Welcome back!  You are still there and you are still fabulous!

5 Comments

  1. Char

    So much damage beyond the credit card. No wonder I deteste MLMing.

    It is so much like a cult headed by a greedy, abusive leader, yet the indoctrinated can’t see it. They think he, in this case she, is “saving” them. The monster has become their family – by design.

    I have no doubt it holds a spot in one’s heart owing to the psychological investment. We are human after all.

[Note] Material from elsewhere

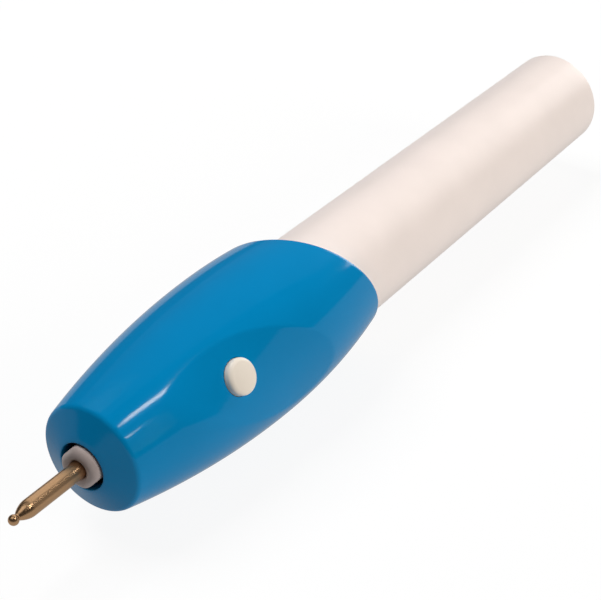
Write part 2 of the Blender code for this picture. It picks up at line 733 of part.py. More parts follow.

    (Note that I use MLM”ing” aka multi-level marketing because it’s something you do. It is not a “thing” like a company. The company simply uses the MLMing method. To understand the scam, it is critical that one understands that. Facts support, MLMing is a flawed business model that causes 99% of its “followers” to experience financial and emotional harm.)

    1. pinkvictim

      “So much like a cult”…?

      It IS a cult!!

      After observing what I have over the last 12+ years, after reading thousands of pages of research, after personally speaking with several of the foremost experts, there is no doubt in my mind.

      1. Char

        Agree. I better start proof reading my word usage 🙂

        And, I’m right there with you and know what you mean. I started following the scam of MLMing 15+ years ago. Not only is there no doubt about it being a cult, there is no doubt about it being a scam. It is what it is. Cult behavior is required to perpetuate the scam.

  2. onelessSD

    ^^ I agree, it is a cult. We were shamed into believing everything we heard from anyone higher up than us. We were shamed when we tried to look at things logically… we were told “Be too dumb to doubt”. We were told to mimic anyone successful in MK.. to model after them. We were told that “We were the Mary Kay people see…. so we should ask ‘what would Mary Kay do’, etc.” It’s indoctrination plain and simple. Mary Kay is a cult. It’s just as abusive as a cult, emotionally (it’s our fault we aren’t where we want to be), it’s physical (it’s our fault we don’t look, act, dress like star – or afford to), it’s spiritual (Mary Kay is looking down from heaven and she knows if you’ve worked your hardest, exhausted every avenue to achieve your goal.. if you miss, Mary Kay is disappointed). These are all aspects of a cult – so by definition, Mary Kay is definitely a cult. SO THANKFUL I’M OUT!